- _Problem requirements_
Look for the word "joints" in the entries below, then copy every line that has it.

- _Data excerpts_
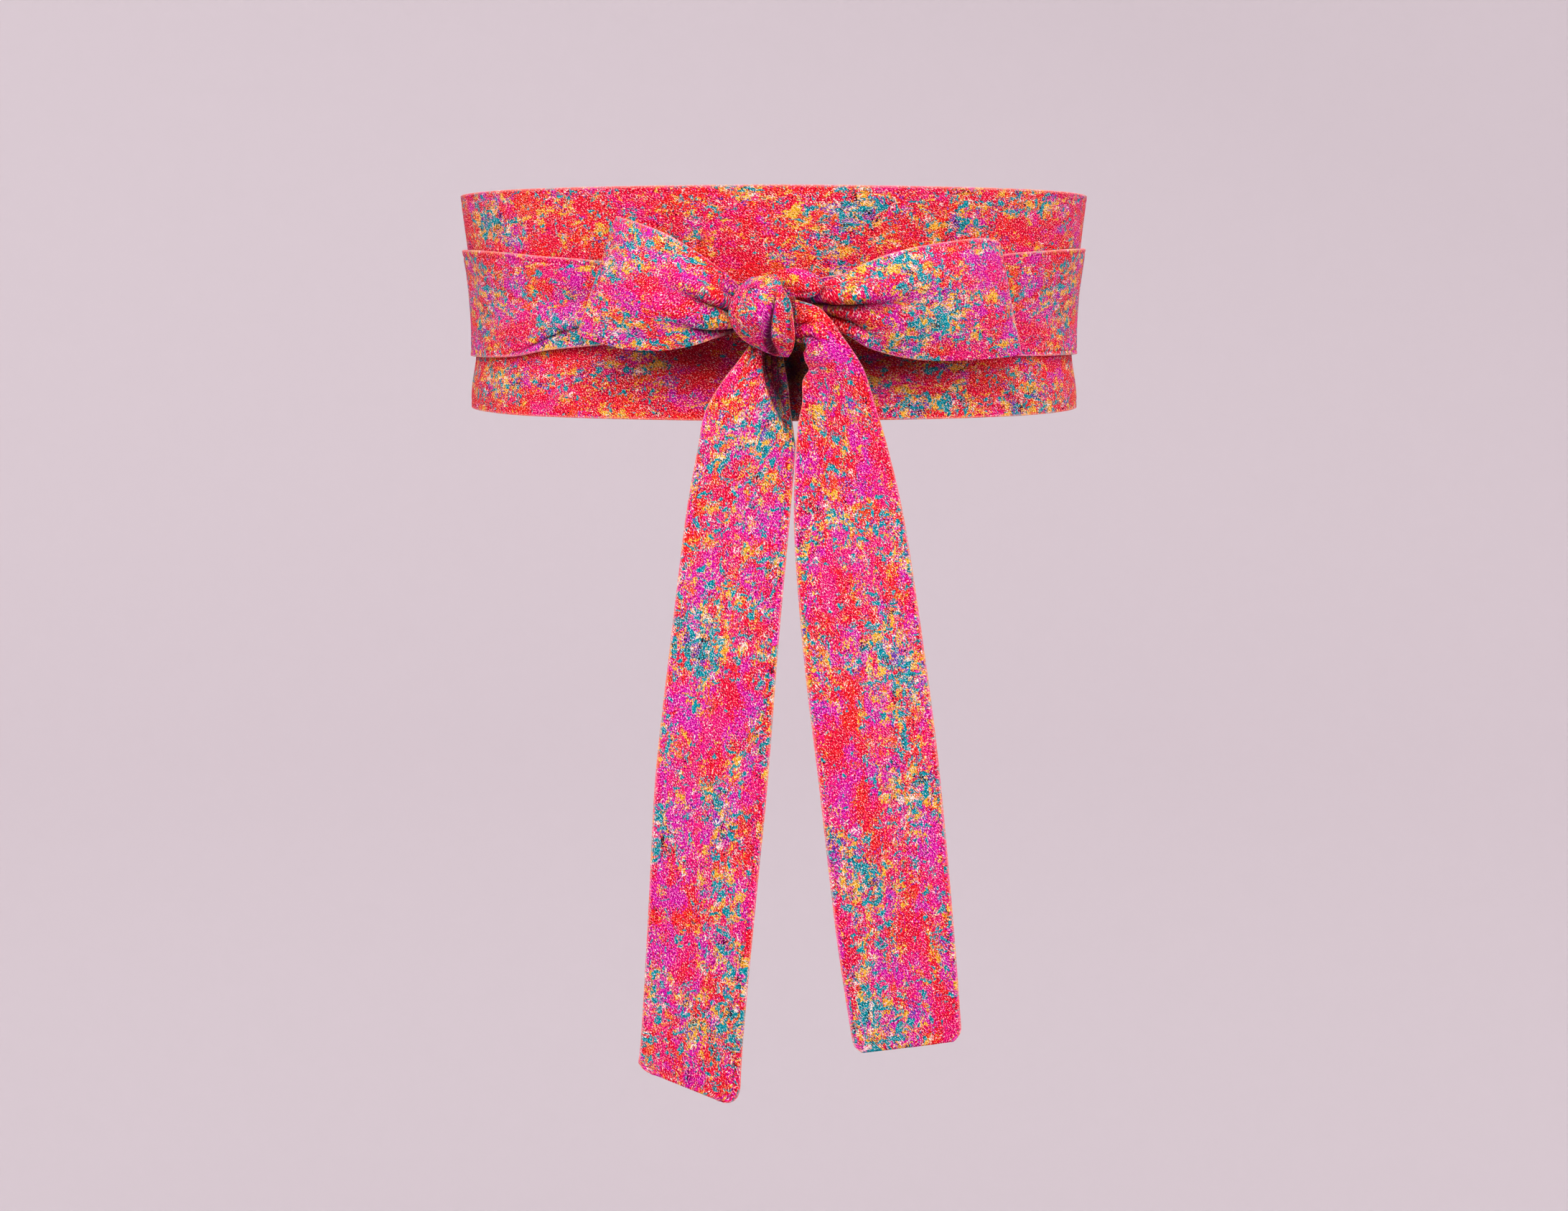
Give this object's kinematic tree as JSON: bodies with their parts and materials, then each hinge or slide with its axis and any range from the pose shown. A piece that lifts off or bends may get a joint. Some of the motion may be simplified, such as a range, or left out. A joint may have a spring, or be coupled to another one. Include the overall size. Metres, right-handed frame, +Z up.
{
  "type": "obi belt",
  "caption": "Wide cloth waist belt with long ties that cross at the back, wrap round over it and tie in a front bow, worn shape.",
  "frame": {"origin": "middle of the waist that the belt goes round, half way up the panel", "axes": "+Z up along the wearer, +X to the viewer's right as the bow is seen, front and bow towards -Y"},
  "size_m": [0.2678, 0.2269, 0.3692],
  "materials": {
    "panel_cotton": "matt printed cotton twill, mottled pink, coral, gold and teal",
    "tie_cotton": "matt printed cotton twill, the same print along the tie"
  },
  "bodies": {
    "root": {"panel": "panel_cotton", "tie_left_wrap": "tie_cotton", "tie_right_wrap": "tie_cotton", "loop_left": "tie_cotton", "loop_right": "tie_cotton", "tail_left": "tie_cotton", "tail_right": "tie_cotton", "knot_wrap": "tie_cotton", "knot_top": "tie_cotton", "knot_core": "tie_cotton"}
  },
  "joints": []
}
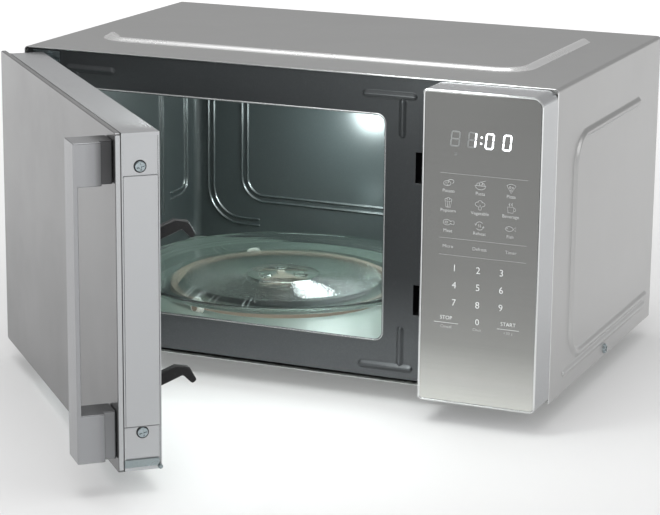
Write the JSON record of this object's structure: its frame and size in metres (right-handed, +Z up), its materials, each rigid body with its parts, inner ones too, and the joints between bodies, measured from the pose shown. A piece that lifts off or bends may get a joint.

- _Response_
  "joints": []
Write the JSON record of this object's structure: its frame and size in metres (right-handed, +Z up), its materials, each rigid body with its parts, inner ones too, and the joints between bodies, measured from the pose shown. A piece that lifts off or bends may get a joint.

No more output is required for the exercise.